If the contestants become blocked in and unable to move, they may advance to the next row at the cost of giving up all their winnings to that point. In this case, their Exit List will continue to grow as they visit more rooms. They may also choose to exit the Memory Maze and avoid giving up the money.

===Exiting the Maze===
When the contestants choose to exit, each removes one of the two glass cylinders from the console in the room where they have stopped. One cylinder is shorter than the other; the contestant who draws this one must remain in the room while their partner exits the Memory Maze. They don a pair of headphones so that they cannot hear any discussions between the partner and the host. The partner is presented with a cash offer, based on the accumulated winnings and the length of the Exit List, and must decide whether to accept or reject it. The decision is kept secret from everyone else at this point.

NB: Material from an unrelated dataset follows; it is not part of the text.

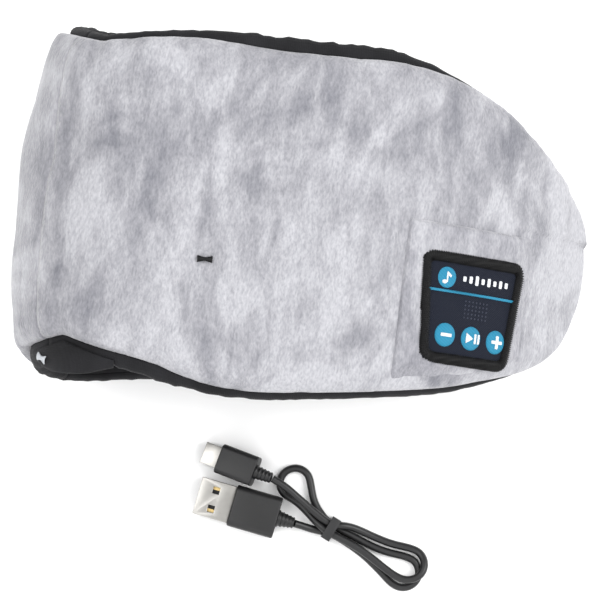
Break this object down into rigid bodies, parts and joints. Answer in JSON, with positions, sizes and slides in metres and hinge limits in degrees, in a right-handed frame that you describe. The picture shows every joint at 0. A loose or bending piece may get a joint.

After the contestant still in the Memory Maze removes the headphones, the lights to mark the team's route are turned off and they must backtrack to the entrance one room at a time, following that exact route and carrying the case of money. In each room, starting with the one in which the team decided to exit, they must state one item on the Exit List. They must stay in a room until recalling an item and may offer multiple guesses without penalty. The items may be recalled in any order, but any groups of four items (the result of a missed question) must be given together (not necessarily in order) to count; in addition, any Panic Codes must be recited in exact order. The clock is set to 10 seconds multiplied by the number of rooms visited (e.g. 1 minute 30 seconds for 9 rooms). Entering a room not on the route triggers a klaxon and requires the contestant to find the correct next step as the clock continues to run; there are no other penalties.

After the contestant either succeeds or fails in exiting the Memory Maze within the given time, their partner's decision is revealed. If the partner has rejected the offer, the team wins all the money they accumulated for a successful exit, or nothing in the event of a failure. However, if the partner has accepted, the team wins that amount of cash regardless of the outcome for the exit attempt.

==International versions==

| Country | Name | Host | Top prize | Network | Year Aired |
|---|---|---|---|---|---|
| United States | The Exit List | Mike Greenberg | US$1,150,000 | ABC | 2011 (pilot rejected) |
| Hungary | A kód | Balázs Sebestyén | 11,050,000 Ft | RTL Klub | 2012–2013 |

- The Hungarian version of the show is called "A kód" ("the code"). The memory maze is different from the original version. Instead of rooms there are just normal squares without walls. The host follows the contestants in the maze so there is more interaction between him and the players. The structure of the maze and the rules of the Panic rooms are the same like in the original version. The price for a question is 50 000 Ft, 100,000 Ft, 150,000 Ft, 200,000 Ft, 300,000 Ft, and 500,000 Ft depending on which row the vault sits on. Price of the Jackpot is 5,000,000 Ft which is hidden in one random vault on the back row.